With Blockchain the verification process takes place in real time and with unprecedented respect for your privacy.  The solution is design such that there is no central database of identity information. The Blockchain ledger is used as a digital rights management system, storing permissions and proofs by which the user grants institutions rights to access your identity information.  Without a central “data honeypot”, the attack surface of an identity breach is radically changed, making it very difficult for bad actors to walk away with a “big score”.  Blockchain also prevents your digital data to be tracked. Perhaps you don’t want the real estate company to know which bank you do business with.
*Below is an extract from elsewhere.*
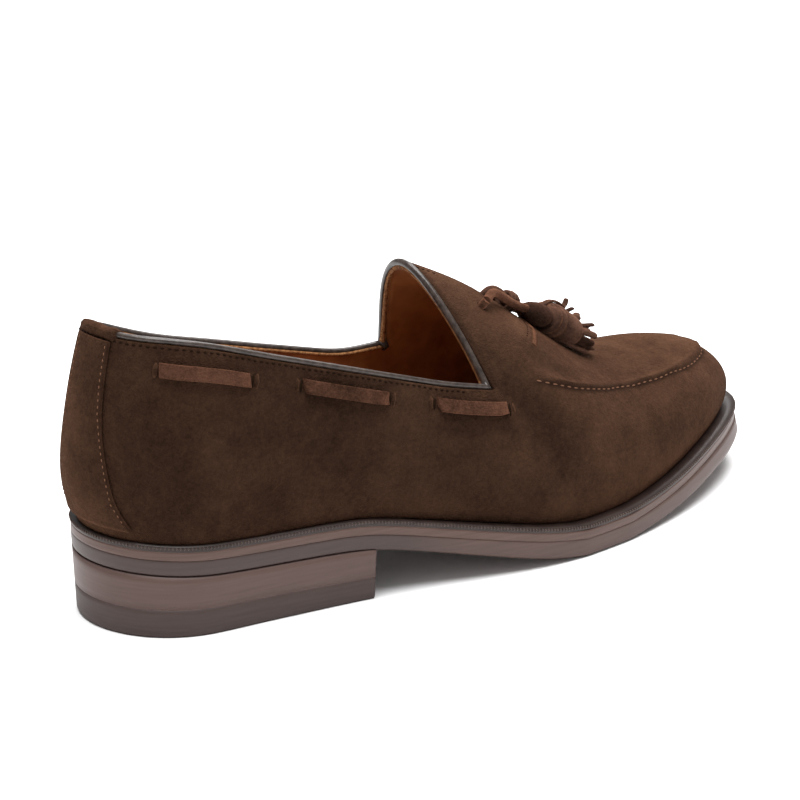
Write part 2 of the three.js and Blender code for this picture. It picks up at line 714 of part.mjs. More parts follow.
function laceRun({ from, to, drop }, outerSide) {
  const steps = 8;
  const cells = Array.from({ length: steps + 1 }, (_, i) => {
    const share = THREE.MathUtils.lerp(from, to, i / steps);
    const place = outerSide ? placeOf(share) : 2 - placeOf(share);
    const middle = riseAt(place, collarHeight(place) - drop);
    const reach = riseStep(place, middle, LACE_WIDTH / 2);
    return [-1, 0, 1].map((k) => [place, middle + k * reach]);
  });
  return patch(outerSide ? cells : cells.reverse(), LACE_THICKNESS);
}

// A point over the vamp's crown, from a row of the ties' tables
function crownPoint({ at, aside, above }, outerSide) {
  const place = outerSide ? placeOf(at) : 2 - placeOf(at);
  const rise = 1 - riseStep(place, 0.97, aside * TASSEL_WIDTH);
  return offsetPoint(place, rise, above * TIE_DIAMETER);
}

// The same outer surface with its points welded and its empty faces dropped
function welded(geometry) {
  const loose = geometry.index ? geometry.toNonIndexed() : geometry;
  const { position } = loose.attributes;
  const shell = new Shell();
  for (let i = 0; i < position.count; i += 1) {
    shell.corners.push(new THREE.Vector3().fromBufferAttribute(position, i));
  }
  return shell.geometry();
}

function toSolid(geometry) {
  const whole = welded(geometry);
  return new wasm.Manifold(new wasm.Mesh({
    numProp: 3,
    vertProperties: whole.attributes.position.array,
    triVerts: new Uint32Array(whole.index.array),
  }));
}

function fromSolid(solid) {
  const { vertProperties, triVerts } = solid.getMesh();
  const geometry = new THREE.BufferGeometry();
  geometry.setAttribute('position', new THREE.Float32BufferAttribute(vertProperties, 3));
  geometry.setIndex(Array.from(triVerts));
  geometry.computeVertexNormals();
  return geometry;
}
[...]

Enabling “triple blind data exchanges”, the data requester never knows who the provider is, the data provider knows not of the requester, and the network operator knows neither.  Last, Blockchain enables only the necessary information to be exchanged.  Hence if you are using to prove your age to enter a bar, you would only have to prove your age is over 21 and not show your driver’s license which also includes your address (I don’t want the bouncer to follow me home).  The National Institute of Standards and Technology, along with other privacy agency’s view this approach as being best of breed for protecting user privacy.   This is a big deal, and I think you would agree is another example of Blockchain changing everyday life.

Prevent Counterfeiting 

Has this ever happened to you? This one actually happened to me.  A friend, who had a headache, asked for an aspirin.  I went into my road-warrior aspirin-jar, that I keep in my laptop bag, and gave him one.  Before he took it, he looked at it and ask, “what is this you’re giving me?”  It didn’t look like any aspirin he had ever seen. I said, I think it’s an aspirin.  He responded with a bit of terror in his voice, “you THINK?”.  The pill had a number on the side, which I quickly googled on my phone and realized it was a generic form of Tylenol.  Phew! But this sort of thing is not only happening to me. The World Health Organization estimates that 1 in 10 medical products circulating in low and middle income countries are either substandard or falsified, including pills, vaccines and diagnostic kits. Examples include cough syrup for children that contained a powerful opioid and fake anti-malarial pills just made of potato and cornstarch.

A project from our IBM Research Lab is using AI technology with Blockchain to prevent counterfeiting, called the Crypto Anchor Verifier.   The technology uniquely identifies a physical asset as a corresponding digital asset to trace provenance. Manufacturer can place a digital cryptographic fingerprint of an aspirin on a Blockchain such that the pill can be verified for authenticity and avoid fake substitute products as it progresses across its supply chain.

Verifier provides a lens attachment to a standard smartphone. The Verifier app leverages AI technology to perform light spectral analysis against a physical asset.  It captures microscopic properties, viscosity and other identifiers and produces a unique digital identifier for physical good.  When immutably placed on a Blockchain the “finger print” of that digital good can be check again with Verifier by Customs, at a point of purchase, or checked right before you swallow your medication.   That’s preventing counterfeiting with Blockchain …and that’s changing everyday life. 

I hope you are also inspired by these examples. For me, they are signs of the promise of Blockchain becoming real and something that we all can be proud of.  In the early 2000s we started to see the first real signs of the Internet making the world a better place.  It’s energizing to see Blockchain providing evidence in 2018 that it is changing everyday life for the better. With this as motivation, we will continue to solve the business and technical problems that will unleash many similar inspiring uses of an Enterprise Blockchain.